A while back, I wrote a post about It’s a Wonderful Life. Because this movie is important to me, I’d like to talk about it again, but this time, from a more personal perspective.
One thing that sets this film apart from all the other Christmas specials I watched growing up is that it takes place in an adult world. Unlike Rudolph the Red-Nosed Reindeer or Frosty the Snowman, It’s a Wonderful Life is pretty firmly grounded in reality. Its characters face social and economic problems, ones that many if not all of us face at some point in our lives. Because the film takes place in a very real world, it imparts some mature lessons and some unpleasant truths.
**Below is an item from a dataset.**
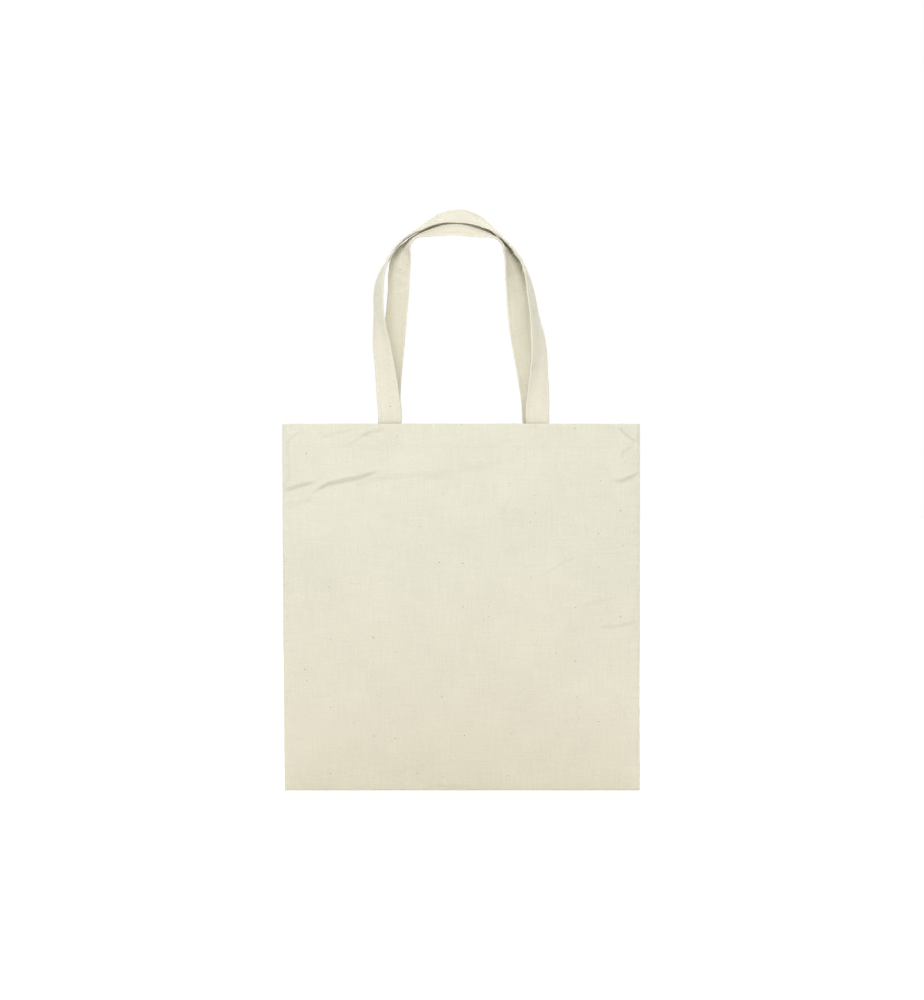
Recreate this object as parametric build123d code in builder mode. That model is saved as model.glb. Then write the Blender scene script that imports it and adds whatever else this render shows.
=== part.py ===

And, as a film that shines such a revealing light on humanity, it can be a bit startling for children who, up until that point, had only been exposed to gentler tales.
When my father was around five years old, he wandered into his living room while It’s a Wonderful Life was playing on his family’s black-and-white TV. He only saw one scene and was disturbed by what he saw. The scene he happened upon featured the druggist, Mr. Gower, flying into a drunken, grief-fueled rage and repeatedly smacking young George Bailey about the head. My young father watched in horror as an adult—someone who was supposed to be a caretaker, a guardian—beat a young boy until blood trickled from his injured ear. This scene conveys harsh truths: adults are not the infallible idols we make them out to be as kids, nor do they guarantee safety and stability.
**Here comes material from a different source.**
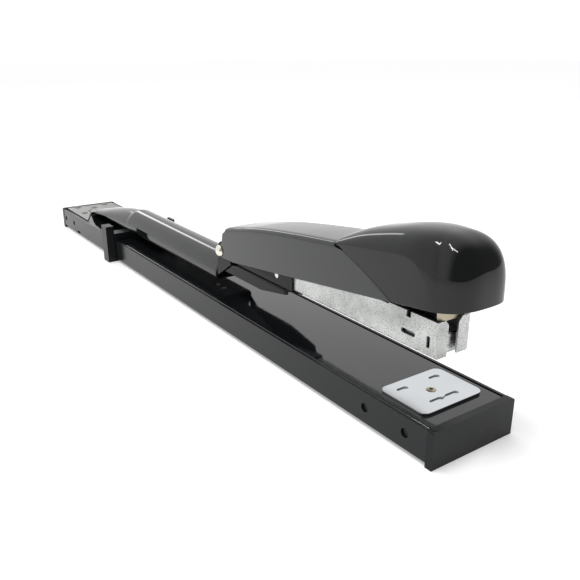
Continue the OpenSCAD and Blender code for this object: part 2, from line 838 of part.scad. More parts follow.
// Plan of the shell between x0 and x1, inset from its outside
module shell_plan(x0, x1, inset) {
    polygon([
        [x0, -handle_half(x0) + inset], [x1, -handle_half(x1) + inset],
        [x1, handle_half(x1) - inset], [x0, handle_half(x0) - inset]
    ]);
}

module handle_shell() {
    x0 = pivot_x - 4;
    x1 = seam_bottom_x + 1;
    reach = 2 * handle_front_w;
    tall = 3 * pivot_z;
    color([0.16, 0.17, 0.17]) difference() {
        intersection() {
            along_y(-reach, reach) shell_side(0);
            linear_extrude(tall) shell_plan(x0, x1, 0);
        }
        intersection() {
            along_y(-reach, reach) union() {
                shell_side(shell_t);
                polygon([
                    [pivot_x - 5, pivot_z - 6], [seam_bottom_x + 2, pivot_z + 10],
                    [seam_bottom_x + 2, pivot_z + 16], [seam_top_x + 2, pivot_z + 26.2 - shell_t],
                    [pivot_x + 3.6, pivot_z + 10], [pivot_x - 5, pivot_z + 8]
                ]);
            }
            linear_extrude(tall) shell_plan(x0 - 2, x1 + 2, shell_t);
        }
        pin_y(pivot_x, pivot_z, pivot_r + pivot_gap, -handle_rear_w - 1, handle_rear_w + 1);
    }
}

// Crown of the nose: distance ahead of the blade, height above the pivot
nose_profile = [
    [-50, 26.6], [-44, 30], [-37, 33.2], [-26, 36.3], [-15, 38.8], [-6, 40.1],
    [1, 40], [7.2, 37.6], [12, 33.2], [14.2, 28.3], [14.8, 21]
];

// Round-cornered fall from 1 at a to 0 at b
function round_off(x, a, b, power) =
    let(t = max(0, min(1, (x - a) / (b - a)))) pow(1 - pow(t, power), 1 / power);

function nose_half(x) =
    handle_half(min(x, driver_x)) * round_off(x, driver_x - 2, nose_front_x + 0.1, 3);
function nose_bottom(x) = along(x, seam_bottom_x, pivot_z + 13.3, nose_front_x, pivot_z + 17.4);
function nose_crown(x) = pivot_z + lookup(x - driver_x, nose_profile);

// Height of the line where the flat side turns into the dome
function nose_crease(x) =
    nose_bottom(x)
    + (along(min(x, driver_x - 10), seam_top_x, pivot_z + 26.7, driver_x - 12, pivot_z + 31.6)
        - nose_bottom(x)) * round_off(x, driver_x - 12, driver_x + 2.6, 3);

// Closed section of the nose at x, inset by wall: flat sides and a domed top
function nose_ring(x, wall, steps) =
    let(
        half = max(0.3, nose_half(x) - wall),
        bottom = nose_bottom(x) - (wall > 0 ? 2 : 0),
        crown = nose_crown(x) - wall,
        crease = max(bottom + 0.3, min(nose_crease(x), crown - 0.3))
    )
    concat(
        [[x, half, bottom]],
        [for (k = [0 : steps]) let(a = 180 * k / steps)
            [x, half * sign(cos(a)) * pow(abs(cos(a)), 0.75),
             crease + (crown - crease) * pow(sin(a), 0.9)]],
        [[x, -half, bottom]]
    );

module nose_solid(wall, x0, x1) {
    steps = 20;
    slices = 22;
    stations = [for (k = [0 : slices])
        x0 + (x1 - x0) * sin(90 * k / slices)
    ];
    rings = [for (x = stations) each nose_ring(x, wall, steps)];
    tube_mesh(rings, slices + 1, steps + 3);
}

module nose_cap() {
    gap = 0.35;
    color([0.04, 0.04, 0.045]) difference() {
        nose_solid(0, seam_top_x - 2, nose_front_x);
        nose_solid(nose_wall, seam_top_x - 3, nose_front_x - nose_wall);
        // slanting seam against the steel shell
        along_y(-2 * handle_front_w, 2 * handle_front_w) polygon([
            [seam_top_x - 10, pivot_z], [seam_bottom_x + gap, pivot_z],
            [seam_bottom_x + gap, pivot_z + 13.3], [pivot_x + 117 + gap, pivot_z + 17.6],
            [pivot_x + 107.5 + gap, pivot_z + 22.1], [seam_top_x + gap, pivot_z + 27],
            [seam_top_x + gap, pivot_z + 50], [seam_top_x - 10, pivot_z + 50]
        ]);
    }
}

// Underside of the driver arm's leaf at x
leaf_t = 0.9;
leaf_rear_x = pivot_x + 6;
leaf_rear_z = pivot_z + 6;
screw_x = [driver_x - 21, driver_x - 9];
screw_r = 1.4;
function arm_leaf_z(x) = along(x, leaf_rear_x, leaf_rear_z, driver_x, mag_top_z + 13);

// Steel leaf under the shell, hung on the pivot and screwed into the nose
module driver_arm() {
    half_w = 6.2;
    ear_half = 6.6;
    front_z = arm_leaf_z(blade_foot_x);
    ear_x = pivot_x + 26;
    color([0.66, 0.58, 0.38]) difference() {
        union() {
            along_y(-half_w, half_w) polygon([
                [leaf_rear_x, leaf_rear_z], [blade_foot_x, front_z],
                [blade_foot_x, front_z + leaf_t], [leaf_rear_x, leaf_rear_z + leaf_t]
            ]);
            both_sides(ear_half - leaf_t, ear_half) {
                polygon([
                    [pivot_x - 2, pivot_z + 2], [pivot_x + 2, pivot_z - 3],
                    [ear_x, arm_leaf_z(ear_x) - 0.5], [ear_x, arm_leaf_z(ear_x) + leaf_t],
                    [leaf_rear_x, leaf_rear_z + leaf_t], [pivot_x, pivot_z + 5]
                ]);
                translate([pivot_x, pivot_z]) circle(4);
            }
        }
        pin_y(pivot_x, pivot_z, pivot_r + pivot_gap, -ear_half - eps, ear_half + eps);
        for (x = screw_x) {
            translate([x, 0, arm_leaf_z(x) - leaf_t]) cylinder(r = screw_r, h = 3 * leaf_t);
        }
    }
}

// Screws from the leaf up into the nose, each with a collar on the leaf
module driver_screws() {
    collar_r = 2.6;
    color([0.7, 0.7, 0.7]) for (x = screw_x) {
        foot_z = arm_leaf_z(x + screw_r);
        top_z = nose_crown(x - screw_r) - nose_wall;
        translate([x, 0, foot_z]) cylinder(r = screw_r, h = top_z - foot_z);
        translate([x, 0, arm_leaf_z(x + collar_r) + leaf_t]) dome(collar_r, 1.2);
    }
}

// Blade curved about the pivot, so that it slides through the magazine's throat
module driver_blade() {
    half_w = staple_half - 0.15;
    top_z = mag_top_z + 15;
    color([0.55, 0.56, 0.6]) intersection() {
        difference() {
            pin_y(pivot_x, pivot_z, pivot_back + driver_t / 2, -half_w, half_w, $fn = 360);
            pin_y(pivot_x, pivot_z, pivot_back - driver_t / 2, -half_w - 1, half_w + 1, $fn = 360);
        }
        block([driver_x - 8, -half_w, driver_tip_z], [driver_x + 2, half_w, top_z]);
    }
}

// Torsion spring round the pivot between the driver arm and the holder
module return_spring() {
    wire_r = 0.5;
    coil_r = pivot_r + 1.1;
    turns = 4;
    per_turn = 14;
    half_span = 4;
    leg = 16;
    coil_end = (turns + 0.5) * per_turn;
    coil = [for (k = [0 : coil_end])
        let(a = 360 * k / per_turn)
        [pivot_x - coil_r * sin(a), half_span * (2 * k / coil_end - 1),
         pivot_z - coil_r * cos(a)]
    ];
    lower = [[pivot_x + leg, -half_span, mag_floor_z + wire_r + 0.1]];
    upper = [[pivot_x + leg, half_span, arm_leaf_z(pivot_x + leg) - wire_r - 0.2]];
    color([0.7, 0.7, 0.72]) swept_wire(concat(lower, coil, upper), wire_r, 6);
}

// ---------------------------------------------------------------- paper stop

module paper_stop() {
    x0 = rear_x + stop_from_rear;
    inner = base_w / 2 + stop_gap;
    bar_top = arm_bottom_z - stop_gap;
    bar_bottom = rim_z + slip;
    lip_top = base_lift - slip;
    far_t = 1.6;
    rib_z = 3;
    color([0.1, 0.1, 0.11]) difference() {
        along_x(x0, x0 + stop_len) {
            translate([-inner, bar_bottom]) square([2 * inner, bar_top - bar_bottom]);
            // near side: thick thumb grip
            translate([-inner - grip_t, 0.2]) square([grip_t, arm_bottom_z + 4.5]);
            // far side: thin hook
            translate([inner, 0.2]) square([far_t, arm_bottom_z + 2.9]);
            for (side = [-1, 1]) {
                translate([side > 0 ? inner - 1.8 : -inner - eps, 0.2])
                    square([1.8 + eps, lip_top - 0.2]);
            }
        }
        // fine flutes in the grip's front
        for (k = [0 : 3]) {
            translate([x0 + stop_len, -inner - grip_t + 0.9 * (k + 1), rib_z])
                cylinder(r = 0.25, h = arm_bottom_z);
        }
    }
}

// ---------------------------------------------------------------- drawing

base_channel();
top_plate();
front_end_cap();
rear_end_cap();
anvil_plate();
anvil_pivot();
anvil_spring_washer();
tail_plate();
tail_rivets();
arm_cover();
arm_rail();
head_bracket();
bracket_rivets();
lift_spring();
pivot_rivet();
magazine_carrier();
carrier_rivets();
magazine_holder();
holder_rivets();
magazine_channel();
staple_rail();
staple_strip();
rail_end_block();
pusher();
pusher_rod();
pusher_spring();
handle_shell();
nose_cap();
driver_arm();
driver_screws();
driver_blade();
return_spring();
paper_stop();
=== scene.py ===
# %% [markdown]
# # A long-reach stapler
#
# A long-reach stapler carries its head at the end of a long arm, so that it reaches the
# fold of a booklet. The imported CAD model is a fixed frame: it holds every part at its true
# size, with its joints. Here each part gets its finish. The CAD parts could be used for
# everything, but facets show in a glossy reflection. So the parts whose smooth forms
# matter most are built again as finer meshes that ride on the same bodies.

import json
import math

import bmesh
import bpy
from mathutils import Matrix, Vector


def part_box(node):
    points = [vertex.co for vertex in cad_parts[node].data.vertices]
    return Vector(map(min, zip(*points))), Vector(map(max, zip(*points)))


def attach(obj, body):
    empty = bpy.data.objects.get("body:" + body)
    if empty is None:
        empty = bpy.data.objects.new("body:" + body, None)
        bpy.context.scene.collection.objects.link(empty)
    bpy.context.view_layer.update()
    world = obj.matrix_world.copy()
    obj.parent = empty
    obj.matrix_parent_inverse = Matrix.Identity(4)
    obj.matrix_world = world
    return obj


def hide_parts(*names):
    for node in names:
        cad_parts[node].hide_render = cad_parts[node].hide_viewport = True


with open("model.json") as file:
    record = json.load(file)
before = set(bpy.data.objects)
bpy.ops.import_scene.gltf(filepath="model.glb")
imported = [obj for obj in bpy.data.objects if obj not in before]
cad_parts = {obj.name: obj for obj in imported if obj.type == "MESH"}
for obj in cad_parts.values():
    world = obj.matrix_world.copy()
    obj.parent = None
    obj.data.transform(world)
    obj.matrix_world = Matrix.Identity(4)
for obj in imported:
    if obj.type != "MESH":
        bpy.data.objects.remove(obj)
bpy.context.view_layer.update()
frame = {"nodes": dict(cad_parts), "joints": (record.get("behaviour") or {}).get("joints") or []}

# %% [markdown]
# ## Sizes taken from the frame
#
# A mesh that stands for a CAD part has to land where that part is. Its sizes could be
# typed in again, but then the two could drift apart. So the driving sizes come from the
# parts' boxes and from the joint that turns the head. Lengths on the head are then in
# millimetres from that pivot: run is forwards, y is sideways and height is upwards.

# %% Driving sizes
MM = 0.001
JOINTS = {joint["name"]: joint for joint in frame["joints"]}
PIVOT = Vector(JOINTS["head_swing"]["pos_m"])
BLADE_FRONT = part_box("driver_blade")[1].x
HALF_BLADE = 0.3 * MM
BLADE_RUN = (BLADE_FRONT - HALF_BLADE - PIVOT.x) / MM
print("pivot", tuple(round(v, 5) for v in PIVOT), "and the blade", round(BLADE_RUN, 2), "mm in front")


# %% A point on the head
def place(run, y, height):
    """A point from millimetres measured from the pivot."""
    return Vector((PIVOT.x + run * MM, y * MM, PIVOT.z + height * MM))


# %% [markdown]
# ## Shader maths as plain expressions
#
# Node graphs get hard to read when every sum is three lines of links. This small class
# wraps one output socket, so `noise * 0.1 + 0.05` adds the two Math nodes by itself.

# %% A socket that can be added and multiplied
class Flow:
    """One output socket of a node tree, with the usual operators."""

    def __init__(self, tree, socket):
        self.tree = tree
        self.socket = socket

    def _math(self, operation, first, second):
        node = self.tree.nodes.new("ShaderNodeMath")
        node.operation = operation
        fill(self.tree, node.inputs[0], first)
        fill(self.tree, node.inputs[1], second)
        return Flow(self.tree, node.outputs[0])

    def __add__(self, other):
        return self._math("ADD", self, other)

    def __radd__(self, other):
        return self._math("ADD", other, self)

    def __sub__(self, other):
        return self._math("SUBTRACT", self, other)

    def __rsub__(self, other):
        return self._math("SUBTRACT", other, self)

    def __mul__(self, other):
        return self._math("MULTIPLY", self, other)

    def __rmul__(self, other):
        return self._math("MULTIPLY", other, self)


def fill(tree, socket, value):
    """Links a flow to the socket, or sets its value; a colour gets its alpha of one."""
    if isinstance(value, Flow):
        tree.links.new(value.socket, socket)
    elif socket.type == "RGBA":
        socket.default_value = (*value, 1.0)
    else:
        socket.default_value = value


# %% [markdown]
# ## One way to make a node
#
# Every node other than Math comes from one method, which takes the node's type, its
# settings and its sockets' values. The few kinds that these finishes need often, such as
# noise or a bump, are one short method each on top of it.

# %% A node tree whose nodes are all made by one method
BLACK = (0.0, 0.0, 0.0)
WHITE = (1.0, 1.0, 1.0)


def set_stops(ramp, stops):
    """Gives a colour ramp its stops (position, colour); a new ramp already has two."""
    while len(ramp.elements) < len(stops):
        ramp.elements.new(0.5)
    for element, (position, color) in zip(ramp.elements, stops):
        element.position = position
        element.color = (*color, 1.0)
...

The scene that stuck with me as a kid changed the way I thought about family and my place in mine. This scene comes later in the film, when a weary, troubled George comes home on Christmas Eve. The gloom of possible bankruptcy and arrest looms over him as he wades through what should be an idyllic domestic scene: chipper, well-behaved kids, Christmas decorations, festive tunes played on the piano. However, George’s anger and fear bubble over in an exchange with his wife. When she asks him what’s wrong, he snaps back, “You call this a happy family? Why do we have to have all these kids?”
While the comment is half made in passing, and is mostly a product of his preoccupied mind, it bothered me all the same. Like most normal kids, I thought I was the center of my parents’ universe. Right or wrong, this scene planted in my brain the idea that kids were an intrusion in the adult world—an interruption of what would have been a happy relationship between two people. This scene forced me to consider the possibility that parents could be happier without their children (a frightening idea to any child).
Once the initial shock of this notion wore off, I began to look at families in a different light. I began to understand that contrary to what many of the kid-centric Christmas specials would have me believe, parents were more than just the people who raised their kids. There was love and life B.C.—before children. While that seems like an obvious observation, it was an important one for me as a young child—one that helped me step outside of myself and consider family in a broader, less self-centered sense.
I think one mark of a great movie (or song or book or any medium) is that it speaks to you in different ways over the course of your life. I find that now, as an adult in my early 20s, certain scenes speak to me in ways they never have before. The moments that stood out to me during this year’s viewing were the moments when George excitedly describes his career plans to his father or when he gazes at travel brochures with pained longing. As a young adult standing on the cusp of my professional life, I know those feelings of uncertainty, elation, and unease all too well. I feel the weight of my decisions all the more now because they are my decisions, not my parent’s or anyone else’s. I feel for George as he forecasts the consequences of his actions that ripple out into an uncertain future. And while much is uncertain, I know that I’ll continue to glean new insight from this film as I continue to grow and change. It’s a wonderful life, and I can’t wait to see where it leads.
Merry Christmas, everybody.
-Alyssa
I am just about to share your blog entry regarding this classic in a UK-based film club on Facebook. Hope you don’t mind.
I don’t mind at all, as long as it’s still credited to me. Thanks for sharing my work!